**WHAT TO PRODUCE**.
Starting at the line that contains "obj.parent = None", restate each line word for word through the final line of the data, keeping both ends.
══ DATASET EXTRACT ══
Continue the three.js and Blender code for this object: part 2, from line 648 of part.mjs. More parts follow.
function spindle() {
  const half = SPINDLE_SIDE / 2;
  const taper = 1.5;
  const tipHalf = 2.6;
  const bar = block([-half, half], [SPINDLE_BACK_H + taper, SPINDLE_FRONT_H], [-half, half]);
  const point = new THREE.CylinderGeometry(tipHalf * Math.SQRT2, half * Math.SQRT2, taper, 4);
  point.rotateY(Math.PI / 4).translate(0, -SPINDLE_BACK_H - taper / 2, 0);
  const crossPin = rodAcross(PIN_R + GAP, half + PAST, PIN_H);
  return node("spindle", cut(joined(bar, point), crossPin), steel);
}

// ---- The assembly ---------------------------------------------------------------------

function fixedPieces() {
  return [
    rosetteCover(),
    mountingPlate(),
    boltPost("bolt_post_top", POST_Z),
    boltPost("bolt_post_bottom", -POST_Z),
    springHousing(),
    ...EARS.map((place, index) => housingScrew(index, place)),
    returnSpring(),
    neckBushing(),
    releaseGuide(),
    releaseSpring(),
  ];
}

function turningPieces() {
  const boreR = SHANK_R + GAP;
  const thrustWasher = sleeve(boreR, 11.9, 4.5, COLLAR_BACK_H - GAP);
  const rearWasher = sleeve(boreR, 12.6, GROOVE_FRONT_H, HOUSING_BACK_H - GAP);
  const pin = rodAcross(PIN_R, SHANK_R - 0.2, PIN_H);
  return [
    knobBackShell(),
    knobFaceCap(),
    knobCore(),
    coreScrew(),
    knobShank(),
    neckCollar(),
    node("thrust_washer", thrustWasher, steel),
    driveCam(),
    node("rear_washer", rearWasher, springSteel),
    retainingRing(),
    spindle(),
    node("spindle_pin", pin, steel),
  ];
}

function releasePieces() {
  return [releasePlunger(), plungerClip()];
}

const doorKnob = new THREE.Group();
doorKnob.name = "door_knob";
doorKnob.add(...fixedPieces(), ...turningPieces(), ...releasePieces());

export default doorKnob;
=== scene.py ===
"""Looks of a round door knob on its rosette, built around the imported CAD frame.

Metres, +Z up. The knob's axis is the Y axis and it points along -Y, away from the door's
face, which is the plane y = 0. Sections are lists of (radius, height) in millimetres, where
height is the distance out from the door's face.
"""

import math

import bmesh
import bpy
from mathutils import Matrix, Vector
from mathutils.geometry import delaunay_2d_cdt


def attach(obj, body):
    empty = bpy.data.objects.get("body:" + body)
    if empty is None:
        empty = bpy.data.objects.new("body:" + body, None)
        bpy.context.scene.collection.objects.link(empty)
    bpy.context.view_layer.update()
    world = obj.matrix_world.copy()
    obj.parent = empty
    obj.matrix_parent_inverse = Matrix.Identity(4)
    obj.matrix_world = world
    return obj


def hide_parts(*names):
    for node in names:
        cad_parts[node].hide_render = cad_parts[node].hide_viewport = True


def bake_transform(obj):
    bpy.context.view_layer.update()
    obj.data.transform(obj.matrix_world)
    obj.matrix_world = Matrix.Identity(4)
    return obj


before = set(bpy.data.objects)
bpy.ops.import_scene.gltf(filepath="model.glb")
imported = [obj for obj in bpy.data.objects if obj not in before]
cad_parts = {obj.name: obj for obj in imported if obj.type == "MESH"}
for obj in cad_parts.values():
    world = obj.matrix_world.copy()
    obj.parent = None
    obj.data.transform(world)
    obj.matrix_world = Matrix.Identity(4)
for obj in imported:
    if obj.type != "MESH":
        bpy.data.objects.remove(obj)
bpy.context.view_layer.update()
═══
**SOLUTION TO THIS PROBLEM**.
    obj.parent = None
    obj.data.transform(world)
    obj.matrix_world = Matrix.Identity(4)
for obj in imported:
    if obj.type != "MESH":
        bpy.data.objects.remove(obj)
bpy.context.view_layer.update()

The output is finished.